Saturday 19 April 2008

Merleau-Ponty & indeterminacy


"...one never manages to determine the instant when a stimulus once seen is no longer seen. There occurs here an indeterminate vision, a vision of something or other, and, to take the extreme case, what is behind my back is not without some element of visual presence. The two straight lines in Müller-Lyer's optical illusion are neither of equal nor unequal length; it is only in the objective world that this question arises. The visual field is that strange zone in which contradictory notions jostle each other because the objects — the straight lines of the Müller-Lyer — are not, in that field, assigned to the realm of being, in which a comparison would be possible, but each is taken in its private context as if it did not belong to the same universe as the other. Psychologists have for a long time taken great care to overlook these phenomena. In the world taken in itself everything is determined. There are many unclear sights, as for example a landscape on a misty day, but then we always say that no real landscape is in itself unclear. It is only so for us. The object, psychologists would assert, is never ambiguous, but becomes so only through our inattention.
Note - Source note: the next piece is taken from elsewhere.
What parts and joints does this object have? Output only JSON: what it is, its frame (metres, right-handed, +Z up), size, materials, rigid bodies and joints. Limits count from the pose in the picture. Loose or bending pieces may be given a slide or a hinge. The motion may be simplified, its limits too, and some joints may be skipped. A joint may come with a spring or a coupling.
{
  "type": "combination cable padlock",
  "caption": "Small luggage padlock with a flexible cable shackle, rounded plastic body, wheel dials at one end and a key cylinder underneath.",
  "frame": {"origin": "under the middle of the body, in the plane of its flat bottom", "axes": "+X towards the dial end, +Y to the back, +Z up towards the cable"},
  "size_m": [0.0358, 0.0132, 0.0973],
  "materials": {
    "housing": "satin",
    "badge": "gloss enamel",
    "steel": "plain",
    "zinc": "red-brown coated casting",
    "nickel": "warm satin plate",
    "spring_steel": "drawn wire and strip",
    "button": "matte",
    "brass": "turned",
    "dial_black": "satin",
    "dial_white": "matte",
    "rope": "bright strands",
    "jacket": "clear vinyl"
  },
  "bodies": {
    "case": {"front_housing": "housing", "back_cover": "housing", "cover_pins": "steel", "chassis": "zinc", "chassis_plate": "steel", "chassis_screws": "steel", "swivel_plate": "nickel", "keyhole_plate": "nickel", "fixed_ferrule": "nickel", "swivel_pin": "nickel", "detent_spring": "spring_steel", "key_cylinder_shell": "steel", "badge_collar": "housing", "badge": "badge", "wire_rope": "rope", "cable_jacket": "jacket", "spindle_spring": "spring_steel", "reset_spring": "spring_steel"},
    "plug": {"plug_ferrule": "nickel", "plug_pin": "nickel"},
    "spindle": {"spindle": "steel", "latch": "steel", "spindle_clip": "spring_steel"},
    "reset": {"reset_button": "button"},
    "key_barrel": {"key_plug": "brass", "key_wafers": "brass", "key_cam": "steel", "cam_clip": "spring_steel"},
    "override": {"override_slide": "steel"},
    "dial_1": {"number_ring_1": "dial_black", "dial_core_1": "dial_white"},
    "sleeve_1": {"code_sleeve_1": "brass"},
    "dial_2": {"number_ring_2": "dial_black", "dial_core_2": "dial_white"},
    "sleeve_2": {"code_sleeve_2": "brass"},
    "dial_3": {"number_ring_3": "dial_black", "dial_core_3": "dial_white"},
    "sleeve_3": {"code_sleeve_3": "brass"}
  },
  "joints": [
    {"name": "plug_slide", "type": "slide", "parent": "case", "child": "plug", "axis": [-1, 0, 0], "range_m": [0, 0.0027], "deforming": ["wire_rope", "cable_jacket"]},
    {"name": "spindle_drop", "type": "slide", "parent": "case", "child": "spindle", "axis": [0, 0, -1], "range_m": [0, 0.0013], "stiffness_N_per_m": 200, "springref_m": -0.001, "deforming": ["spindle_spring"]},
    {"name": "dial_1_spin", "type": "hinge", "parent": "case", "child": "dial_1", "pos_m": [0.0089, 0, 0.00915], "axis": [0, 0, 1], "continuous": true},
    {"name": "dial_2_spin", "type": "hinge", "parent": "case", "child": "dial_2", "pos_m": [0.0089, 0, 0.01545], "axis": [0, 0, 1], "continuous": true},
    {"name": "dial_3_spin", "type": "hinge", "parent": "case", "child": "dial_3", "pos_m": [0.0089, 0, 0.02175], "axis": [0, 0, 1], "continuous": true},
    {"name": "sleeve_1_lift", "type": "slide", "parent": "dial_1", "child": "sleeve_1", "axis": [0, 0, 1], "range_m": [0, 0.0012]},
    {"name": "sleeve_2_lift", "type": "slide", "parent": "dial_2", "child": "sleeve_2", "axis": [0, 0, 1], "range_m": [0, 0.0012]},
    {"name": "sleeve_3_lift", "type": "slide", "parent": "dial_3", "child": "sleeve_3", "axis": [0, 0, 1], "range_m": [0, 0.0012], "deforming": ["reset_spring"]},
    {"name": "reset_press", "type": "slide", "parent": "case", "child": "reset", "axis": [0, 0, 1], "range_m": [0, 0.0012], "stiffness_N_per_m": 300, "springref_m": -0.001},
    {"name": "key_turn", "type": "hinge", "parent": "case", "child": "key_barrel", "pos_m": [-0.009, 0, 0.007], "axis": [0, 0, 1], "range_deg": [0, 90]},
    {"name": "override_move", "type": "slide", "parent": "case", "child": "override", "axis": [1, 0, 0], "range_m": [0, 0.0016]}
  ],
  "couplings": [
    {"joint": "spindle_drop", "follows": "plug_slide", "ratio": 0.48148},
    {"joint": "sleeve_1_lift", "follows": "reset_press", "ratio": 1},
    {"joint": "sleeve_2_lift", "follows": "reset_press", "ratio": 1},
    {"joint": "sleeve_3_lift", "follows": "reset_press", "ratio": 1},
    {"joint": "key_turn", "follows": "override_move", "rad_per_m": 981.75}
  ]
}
The bounds of the visual field are not themselves variable. and there is a moment when the approaching object begins absolutely to be seen, but we do not 'notice' it. But the notion of attention...is supported by no evidence provided by consciousness. It is no more than an auxiliary hypothesis, evolved to save the prejudice in favour of an objective world. We must recognise the indeterminate as a positive phenomenon. It is in this atmosphere that quality arises. Its meaning is an equivocal meaning; we are concerned with expressive value rather than logical signification. The determinate quality by which empiricism tried to define sensation is an object, not an element, of consciousness, indeed it is the very lately developed object of scientific consciousness. For these two reasons, it conceals rather than reveals subjectivity."